_Exercise_: From the first line of the data below, copy each line up to the one containing "for node in", and include that line too.

_Given material_:
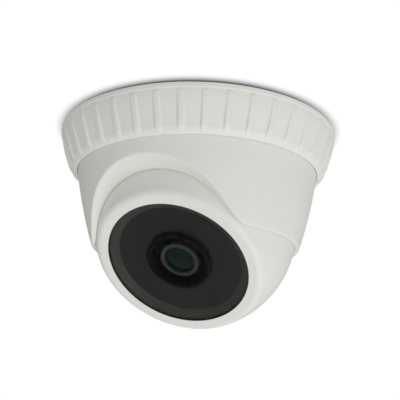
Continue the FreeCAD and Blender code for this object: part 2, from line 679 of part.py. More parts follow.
# ---- write every node ----------------------------------------------------------------
os.makedirs("parts", exist_ok=True)
for make in (mounting_base, base_gasket, pan_friction_ring, trim_ring, dome_shell):
    save(make.__name__, make())
for make in (ball_housing, tilt_pins, tilt_washers, rear_cover, cable_grommet, rear_cover_screws, front_window,
             window_gasket, front_panel, lens_shroud, ir_board, ir_leds, light_sensor, ir_board_screws,
             core_bracket, bracket_screws, standoffs, main_board, board_screws, image_sensor, sensor_glass,
             lens_holder, filter_frame, filter_glasses, filter_coil, lens_barrel, lens_front_glass,
             lens_rear_glass, focus_lock_ring, board_components, board_connectors, thermal_pad, heat_spreader,
             ribbon_cable):
    shape = make()
    solids = shape if isinstance(shape, list) else shape.Solids
    save(make.__name__, [in_ball(solid) for solid in solids])
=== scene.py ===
import math

import bpy
import numpy as np
from mathutils import Matrix, Vector


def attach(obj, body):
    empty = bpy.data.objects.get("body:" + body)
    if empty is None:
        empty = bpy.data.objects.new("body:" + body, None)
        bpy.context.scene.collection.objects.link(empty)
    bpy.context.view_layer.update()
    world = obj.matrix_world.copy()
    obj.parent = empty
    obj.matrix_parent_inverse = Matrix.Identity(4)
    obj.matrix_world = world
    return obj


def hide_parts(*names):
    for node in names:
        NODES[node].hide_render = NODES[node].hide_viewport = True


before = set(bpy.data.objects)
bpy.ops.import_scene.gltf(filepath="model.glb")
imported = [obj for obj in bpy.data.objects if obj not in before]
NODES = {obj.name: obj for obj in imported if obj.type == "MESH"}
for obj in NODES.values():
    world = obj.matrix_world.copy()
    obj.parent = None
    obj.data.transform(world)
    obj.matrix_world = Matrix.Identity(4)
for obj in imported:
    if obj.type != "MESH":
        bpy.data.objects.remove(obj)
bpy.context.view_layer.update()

MM = 0.001

# ---- sizes, in millimetres, as in the CAD model --------------------------------------
RING_R = 55.0
RING_TOP = -0.1
RING_BEVEL = 0.5
RING_INNER_TOP = 52.4
RING_INNER = 49.5
RING_INNER_FOOT = -8.3   # the inside widens from here up to RING_INNER_HEAD
RING_INNER_HEAD = -3.0
BAND_FOOT = -1.8
BAND_STEP = 0.1          # the band's lower edge is this much inside the rim
BAND_SOFT = 0.25
RING_WAIST = ((54.6, -2.1), (54.15, -4.2), (52.9, -8.0), (51.3, -12.0), (50.6, -13.8))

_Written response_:
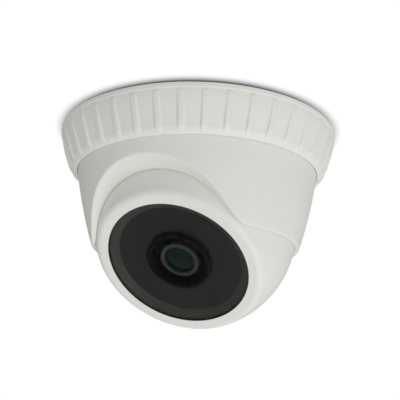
Continue the FreeCAD and Blender code for this object: part 2, from line 679 of part.py. More parts follow.
# ---- write every node ----------------------------------------------------------------
os.makedirs("parts", exist_ok=True)
for make in (mounting_base, base_gasket, pan_friction_ring, trim_ring, dome_shell):
    save(make.__name__, make())
for make in (ball_housing, tilt_pins, tilt_washers, rear_cover, cable_grommet, rear_cover_screws, front_window,
             window_gasket, front_panel, lens_shroud, ir_board, ir_leds, light_sensor, ir_board_screws,
             core_bracket, bracket_screws, standoffs, main_board, board_screws, image_sensor, sensor_glass,
             lens_holder, filter_frame, filter_glasses, filter_coil, lens_barrel, lens_front_glass,
             lens_rear_glass, focus_lock_ring, board_components, board_connectors, thermal_pad, heat_spreader,
             ribbon_cable):
    shape = make()
    solids = shape if isinstance(shape, list) else shape.Solids
    save(make.__name__, [in_ball(solid) for solid in solids])
=== scene.py ===
import math

import bpy
import numpy as np
from mathutils import Matrix, Vector


def attach(obj, body):
    empty = bpy.data.objects.get("body:" + body)
    if empty is None:
        empty = bpy.data.objects.new("body:" + body, None)
        bpy.context.scene.collection.objects.link(empty)
    bpy.context.view_layer.update()
    world = obj.matrix_world.copy()
    obj.parent = empty
    obj.matrix_parent_inverse = Matrix.Identity(4)
    obj.matrix_world = world
    return obj


def hide_parts(*names):
    for node in names:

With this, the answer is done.